Notre confrère Bilal Abdul Karim, citoyen du pays de la CIA, a des qualités à faire valoir. Ce prix Bayeux, qui lui a été décerné, il le partage avec une blonde, une star de CNN qui, sous la discrétion d’une burka, a pénétré dans Alep alors que Karim la filmait. A ce propos, il me vient une pensée impie : c’est étrange, alors qu’une guerre et un front ont deux faces, que notre RSF, notre Guillebaud n’aient pas songé à primer aussi un reporter travaillant du mauvais côté... L’objectif était sans doute bouché.
Stop au glissement, revenons à Karim, le récipiendaire. Ce lauréat est comme Hollywood l’imagine : barbu, fourbu, poussiéreux et enfiévré. Lui aussi a le journalisme dans la peau, le rapporter-vrai.
En arriver là a été pour lui une longue ascèse. Acteur raté à New York, puis imam réussi. Il file au Soudan pays où l’islamiste modéré se prosterne à chaque coin de rues. Tafsïr ! Vous avez dit tafsïr ? Karem se crache dans les mains à l’étude du Coran. Assez pour devenir un petit savant et travailler pour une chaîne de télé salafiste saoudienne. Après un peu de catéchisme en Tchéchénie... le voilà assez saint pour devenir journaliste accrédité par Al Qaida en Syrie.
Le pauvre Guillebaud, qui n’a pas fait tout cela ne peut pas, lui pourtant immense « correspondant de guerre », prétendre à couvrir la guerre en Syrie avec le talent et l’objectivité de Karim. Dommage.
Pour ne pas finir sur un requiem, celui de la presse française, alors qu’un Bolloré suffit à tordre le cou à « i-TV », une chaîne d’infos en continue », signalons l’exemple de notre frère Karim. A lui seul il est blogueur, cinéaste, écrivain et photographe. Et si cela ne suffit pas, ses notes de frais et son salaire sont ridicules. Voilà un nouveau journaliste idéal pour les financiers qui président à la survie de la presse. En attendant la saison des chrysanthèmes.
Jacques-Marie BOURGET
https://off-guardian.org/2016/11/08/reporters-without-borders-awards-2016s-press-freedom-award-to-jihadi-partisan-in-syria/
Cet article est publié dans le mensuel AFRIQUE ASIE de décembre.

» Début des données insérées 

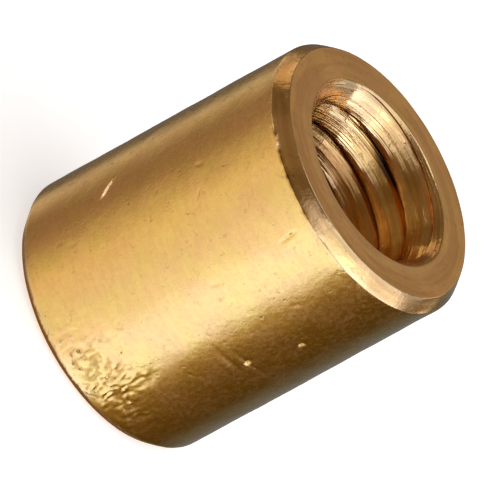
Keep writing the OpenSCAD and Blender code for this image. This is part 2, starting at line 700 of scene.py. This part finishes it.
def standoff():
    """The whole barrel as one closed piece."""
    skin = Skin()
    outer = outer_angles()
    inner = np.arange(BORE_COLUMNS) / BORE_COLUMNS * 360
    first, last = add_outside(skin, outer)
    high, high_rings = mouth_rings(skin, inner, 1)
    low, low_rings = mouth_rings(skin, inner, -1)
    skin.lace(high_rings[-1], inner, first, outer)
    skin.lace(last, outer, low_rings[-1], inner)
    skin.finish = BORE
    add_bore(skin, inner, low_rings, high_rings, (low, high))
    mesh = skin.mesh("standoff")
    mesh.shade_smooth()
    mesh.set_sharp_from_angle(angle=math.radians(SHARP_EDGE))
    return placed("standoff", mesh)


def placed(name, data):
    """A new object in the scene."""
    thing = bpy.data.objects.new(name, data)
    bpy.context.scene.collection.objects.link(thing)
    return thing


# ----------------------------------------------------------------------------------------------
# Materials
# ----------------------------------------------------------------------------------------------

# Colours of the brass: its two clean tones, its duller mottling, streaks and clouds, its painted
# shade deep in the bore and its specks, then where it is rubbed or painted as a highlight, and the
# brown and the dark of dirt and painted shade
CLEAN = (0.895, 0.530, 0.140)
CLEAN_PINKER = (0.915, 0.498, 0.160)
MOTTLED = (0.60, 0.33, 0.09)
STREAKED = (0.58, 0.27, 0.07)
CLOUDED = (0.68, 0.37, 0.10)
DEEP_SHADE = (0.50, 0.22, 0.05)
SPECKED = (0.45, 0.22, 0.055)
RUBBED_AND_HIGHLIGHT = (0.96, 0.66, 0.28)
SHADE_AND_DIRT_BROWN = (0.58, 0.26, 0.035)
SHADE_AND_DIRT_DARK = (0.10, 0.045, 0.015)
# The three finishes. The smaller round_share is, the further the streaks are drawn out round the
# part. ring_depth is in millimetres, streaks is how much they show, and pits is how much rougher
# the metal is in its pits
FINISHES = {
    "turned_brass": SimpleNamespace(
        roughness=0.24,
        anisotropy=0.40,
        coat=0.5,
        round_share=0.6,
        ring_depth=0.0002,
        streaks=0.10,
        pits=0.11,
    ),
    "cut_brass": SimpleNamespace(
        roughness=0.22,
        anisotropy=0.30,
        coat=0.20,
        round_share=0.12,
        ring_depth=0.003,
        streaks=0.45,
        pits=0.03,
    ),
    "bore_brass": SimpleNamespace(
        roughness=0.22,
        anisotropy=0.20,
        coat=0.10,
        round_share=0.06,
        ring_depth=0.023,
        streaks=0.60,
        pits=0.0,
    ),
}
# Depth of the fine grain on every finish
GRAIN_DEPTH = 0.0028
# The noise values between which specks come in
SPECK_RANGE = (0.60, 0.78)
# How much a millimetre outwards moves the streaks on, beside one along the barrel, and how much
# finer they are along than round
OUTWARD_SHARE = 0.45
STREAK_FINENESS = 2.5
# How far inside a mouth the shade painted in the bore starts, where it is darkest, and how dark
DEEP_START = 1.25
DEEP_END = 1.9
DEEP_SHARE = 0.85
# The bore lies within this share of the end face's radius
BORE_SHARE = 0.85


def add(tree, kind, inputs=None, **settings):
    """A new shader node, with its settings made and its inputs set or linked."""
    made = tree.nodes.new("ShaderNode" + kind)
    for name, value in settings.items():
        setattr(made, name, value)
    for key, value in (inputs or {}).items():
        if isinstance(value, bpy.types.NodeSocket):
            tree.links.new(value, made.inputs[key])
        else:
            made.inputs[key].default_value = value
    return made


def maths(tree, operation, *values):
    """A number worked out from one, two or three others."""
    return add(tree, "Math", dict(enumerate(values)), operation=operation).outputs[0]


def mapped(tree, value, low, high, to_low=0.0, to_high=1.0):
    """A value eased from one range to another."""
    inputs = {0: value, 1: low, 2: high, 3: to_low, 4: to_high}
    return add(tree, "MapRange", inputs, interpolation_type="SMOOTHSTEP").outputs[0]


def mixed(tree, share, first, second):
    """A colour between two colours."""
    node = add(tree, "Mix", {"Factor": share}, data_type="RGBA")
    for key, value in ((6, first), (7, second)):
        if isinstance(value, bpy.types.NodeSocket):
            tree.links.new(value, node.inputs[key])
        else:
            node.inputs[key].default_value = (*value, 1)
    return node.outputs[2]


def clouds(tree, place, scale, detail=3.0, rough=0.55):
    """Noise of some cells a millimetre, with finer detail by octaves and by its roughness."""
    inputs = {"Vector": place, "Scale": scale, "Detail": detail, "Roughness": rough}
    return add(tree, "TexNoise", inputs).outputs[0]


def blank_material(name):
    """A new material with no nodes in it, and its node tree."""
    material = bpy.data.materials.new(name)
    material.use_nodes = True
    material.node_tree.nodes.clear()
    return material, material.node_tree


def glowing_material(name, colour):
    """A material that shows one colour, or a colour attribute, whatever the light."""
    material, tree = blank_material(name)
    if isinstance(colour, str):
        colour = add(tree, "Attribute", attribute_name=colour).outputs["Color"]
    light = add(tree, "Emission", {"Color": colour, "Strength": 1.0})
    add(tree, "OutputMaterial", {"Surface": light.outputs[0]})
    return material


def brass_patterns(tree, round_share):
    """The brass's noise patterns, with the place they are read at in millimetres."""
    place = add(tree, "TexCoord").outputs["Object"]
    place = add(tree, "VectorMath", {0: place, "Scale": 1 / MM}, operation="SCALE").outputs[0]
    axes = add(tree, "SeparateXYZ", {0: place})
    x, y, z = axes.outputs[0], axes.outputs[1], axes.outputs[2]
    across = add(tree, "CombineXYZ", {0: x, 1: y, 2: 0.0}).outputs[0]
    radius = add(tree, "VectorMath", {0: across}, operation="LENGTH").outputs["Value"]

    # The streaks follow the turning: they change quickly along the section and slowly round it
    along = maths(tree, "MULTIPLY_ADD", radius, OUTWARD_SHARE, z)
    along = maths(tree, "MULTIPLY", along, STREAK_FINENESS)
    slow_x, slow_y = [maths(tree, "MULTIPLY", axis, round_share) for axis in (x, y)]
    turned = add(tree, "CombineXYZ", {0: slow_x, 1: slow_y, 2: along}).outputs[0]
    return SimpleNamespace(
        z=z,
        radius=radius,
        strokes=clouds(tree, turned, 3.6, 1.5),
        rings=clouds(tree, turned, 11.0, 2.0),
        patches=clouds(tree, place, 1.6, 4.0, 0.6),
        broad=clouds(tree, place, 1.1, 3.0, 0.6),
        mottle=clouds(tree, place, 4.5, 2.0),
        specks=clouds(tree, place, 7.0, 3.0),
        grain=clouds(tree, place, 16.0, 3.0),
        pitted=clouds(tree, place, 10.0, 3.0, 0.65),
        scuffs=scuff_lines(tree, place),
    )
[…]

NOTE (1) du GS : Jean-Claude Guillebaud, cité par l’auteur, a été membre de la French American Foudation. Pour en savoir plus sur cette officine, voir : https://legrandsoir.info/les-socialistes-americains.html . On y découvre entre autres que la French American Foudation eut pour patron John Negroponte peu avant qu’il dirige tous les services secrets états-uniens, dont la CIA.